We maneuvered ourselves into a run-off against the town’s top lawyer. It was time for Ambassador Young to ride into town, make sense out of history, and pave the way for victory. A fund raising banquet was held at the old Macon Hilton Hotel. Ambassador Young was the keynote speaker. I had the honor of escorting him to the dais. As was my habit in that day, I handed him a vanilla file folder which contained what I thought needed to be done to enforce the 1968 Voting Rights Act so that African Americans would have the opportunity to win elections in the South.
He was gracious. He accepted my report. He spoke about change sweeping the South. He told us that in Dr. King’s darkest hour, he never despaired. We lost the run-off election, but the next year Jimmy Carter became president and he appointed Andrew Young as U. N. Ambassador. A post he held until he did the unthinkable and engaged the Palestinians in a conversation about bringing peace to North East Africa. Ambassador Young came home from Washington, D. C. and served two terms as Mayor of Atlanta.

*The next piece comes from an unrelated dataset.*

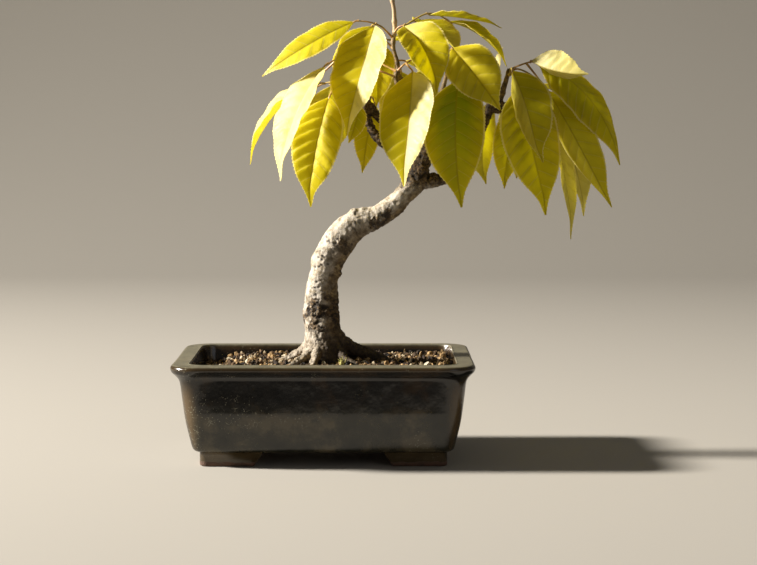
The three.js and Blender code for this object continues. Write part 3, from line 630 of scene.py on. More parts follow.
# The wood is one grown piece: a leaning trunk with a flared base of surface roots, limbs that turn up
# behind the leaves, and thin shoots. Each limb is a line with a radius at each of its points. The heavy
# wood is drawn into one skin, which bark and old pruning wounds have roughened.
TRUNK = (
    [(0, 0, 58), (0, 0, 76), (-1, 0, 87), (-2, 0, 100), (-3, 0, 116), (-2.5, 0, 131), (-1, 0, 145),
     (3, 0, 159), (10, 0, 172), (19, 0, 183), (30, 0, 190), (43, 0, 194.5), (55, 0, 202.5), (65, 0, 213),
     (74, 0, 223), (78, 0, 236), (84, 0, 250), (86, 0, 261), (84, 0, 272)],
    [16, 19, 17, 14.8, 14.3, 13.6, 12.2, 12.8, 13.4, 12.8, 11, 9.6, 8.4, 8.4, 9.4, 7.6, 6.4, 5.6, 4.8],
)
ROOTS = [
    ([(-5, 1, 94), (-17, 2, 86), (-27, 4, 80), (-37, 8, 75), (-46, 12, 67)], [7, 4.2, 3, 2.4, 1.8]),
    ([(-6, -6, 90), (-15, -17, 82), (-25, -28, 76.5), (-34, -37, 68)], [6, 3.6, 2.8, 2]),
    ([(-4, -8, 90), (-7, -20, 82), (-9, -31, 77), (-12, -43, 68)], [6, 3.8, 3, 2]),
    ([(6, -5, 90), (15, -16, 81), (27, -26, 75), (38, -34, 68)], [6, 3.4, 2.4, 1.8]),
    ([(5, 1, 97), (17, 4, 88), (31, 7, 82), (48, 10, 76.5), (64, 13, 67)], [9.5, 7, 5.4, 3.8, 2.2]),
    ([(2, 6, 93), (8, 19, 84), (12, 33, 77), (15, 45, 68)], [8, 5, 3.4, 2.2]),
    ([(-5, 5, 93), (-15, 17, 83), (-26, 30, 76.5), (-35, 40, 68)], [7.5, 4.2, 3, 2]),
]
LIMBS = [
    ([(74, 0, 222), (88, 0, 223), (99, 2, 226), (112, 4, 234), (121, 6, 248), (128, 6, 266),
      (134, 5, 280), (140, 4, 284)], [6.4, 5.2, 4.6, 4.4, 4, 3.6, 3.6, 4]),
    ([(80, 0, 242), (66, 1, 248), (53, 2, 252), (43, 3, 258), (37, 4, 268), (33, 5, 279), (32, 5, 290)],
     [5.2, 4.4, 4.1, 3.9, 3.7, 3.6, 3.8]),
    ([(86, 2, 258), (74, 6, 263), (60, 8, 266), (46, 8, 273), (37, 6, 284), (32, 5, 291)],
     [4.8, 4.2, 3.8, 3.6, 3.5, 3.6]),
]
SHOOTS = [
    ([(85, 0, 268), (75, 0, 283), (63, 0, 296), (58, 0, 306), (59, 0, 314), (58, 0, 323), (56, 0, 331),
      (55.5, 0, 338), (57, 0, 347), (56.5, 0, 358), (54.5, 0, 370), (55, 1, 384), (57, 2, 396)],
     [4.6, 3.4, 2.3, 1.8, 1.6, 1.5, 1.5, 1.7, 1.8, 1.7, 1.5, 1.2, 1]),
    ([(86, 1, 262), (91, 4, 276), (95, 6, 291), (98, 5, 305), (100, 3, 318), (101, 0, 328)],
     [3.8, 2.8, 2.1, 1.7, 1.4, 1.3]),
    ([(140, 4, 283), (144, 5, 294), (147, 5, 305), (150, 4, 314)], [3.6, 2.5, 2, 1.6]),
    ([(32, 6, 289), (26, 20, 292), (18, 33, 295), (12, 45, 299)], [3.2, 2.3, 1.9, 1.6]),
    ([(63, 0, 296), (62, 14, 305), (60, 28, 311), (58, 40, 315)], [2.8, 2.1, 1.8, 1.5]),
    ([(86, 1, 266), (94, 16, 279), (100, 30, 289), (104, 42, 295)], [3.4, 2.5, 2, 1.6]),
    ([(140, 5, 283), (148, 16, 285), (156, 29, 289), (162, 41, 294)], [3.4, 2.4, 2, 1.6]),
]
# Knots at the limbs' ends and forks, as (middle, radius), then swellings and pruning scars on the wood,
# as (middle, reach, rise, how dark and sunken the middle is)
KNOTS = [
    ((140, 4, 284), 6.4), ((134, 2, 283), 4), ((32, 5, 290), 5.4), ((88, 0, 224), 6),
    ((96, -2, 228), 4.6), ((79, -5, 232), 5),
]
SCARS = [
    ((24, -3, 198), 4.5, 3.2, 0.5), ((31, -3, 199), 3.5, 1.8, 0.2), ((-13, -3, 162), 7, 1.8, 0.1),
    ((-15, -5, 118), 7, 1.6, 0.5), ((12.5, -4, 147.5), 3.5, 3.2, 0.7), ((36, -6, 177), 5, 2, 0.7),
    ((44, -8, 189), 6, 0.8, 1), ((76, -3, 206), 4, 1.8, 0.6), ((12, -9, 166), 8, 1.4, 0.3),
    ((-4, -12, 128), 5, 1, 0.2), ((9, -9, 120), 5, 1.2, 0.6), ((0, -13, 104), 6, 1.2, 0.4),
    ((62, -6, 204), 4.5, 1.2, 0.2), ((50, -6, 203), 4, 0.8, 0.5),
]
BARK_VOXEL = 0.68
BARK_LUMPS = 0.8
ROOT_LUMPS = 0.45
BARK_CRUST = 1.1
BARK_GRAIN = 0.65
BARK_PIT = 0.8
PIT_SPACING = 4.2
# Heights between which the bark changes: lumpy and rough on the roots, corky in a band above them and
# under the bend, painted in shade on the foot's side away from the light, soiled near the grit, pitted
# up to the limbs, and rough and brown on them
LUMPY_ROOTS = (116, 96)
ROOT_BARK = (104, 88)
BAND_STARTS = (97, 106)
BAND_ENDS = (137, 126)
BEND_BARK = (158, 176)
SHADED_FOOT_BARK = (112, 86)
SOILED_BARK = (112, 84)
PITTED_BARK = (230, 160)
LIMB_BARK = (210, 226)
BROWN_BARK = (212, 230)

# A line gets a round skin, at each point as wide as the line's reach there says
tube_tree, given = new_tree("tube_along_a_line", {"Sides": "Int", "Material": "Material"})
line = add(tube_tree, "GeometryNodeMeshToCurve", {"Mesh": given["Geometry"]})
reach = add(tube_tree, "GeometryNodeInputNamedAttribute", {"Name": "reach"})
section = add(tube_tree, "GeometryNodeCurvePrimitiveCircle", {
    "Resolution": given["Sides"], "Radius": 1.0,
})
skin = add(tube_tree, "GeometryNodeCurveToMesh", {
    "Curve": line, "Profile Curve": section, "Scale": reach, "Fill Caps": True,
})
solid = add(tube_tree, "GeometryNodeRealizeInstances", {"Geometry": skin})
painted = add(tube_tree, "GeometryNodeSetMaterial", {"Geometry": solid, "Material": given["Material"]})
add(tube_tree, "NodeGroupOutput", {0: painted})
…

Third on my list is Dr. C. T. Vivian another stalwart of the Civil Rights movement. He first came to my attention on a CBS evening news broadcast. It was sometime in the early 1960's. He was tall, handsome and pontifical as he stood outside of an Alabama courthouse defying the local sheriff who wanted him to shut his mouth or at the very lest was waiting for an opportunity to shut if for him. “You can’t stop these Negroes from registering to vote,” a fearless Vivian proclaimed. “They have a right to register to vote,” he continued until he was shoved down to the ground.
I was in my early teens. I learned from him that it was alright to be shoved to the ground as long as you were right in your convictions. “Truth,” as the Hebrew Prophet said, “crushed to the earth shall rise again.” Dr. Vivian got up off the ground and in a post civil rights age he conducts workshops designed to assist people in overcoming prejudices. He also lives across the street from me.
Although there are many years which separate us in age, he and I share morning conversations regularly, as if we grew up together, whenever our morning walks coincide. Sometimes my wife will send me out to the store and on my way back into the subdivision Dr. Vivian is pulling into his driveway. We will get out of our cars and talk for hours.
On any given night you can find us underneath the street light in front of one of our homes solving the world’s problems.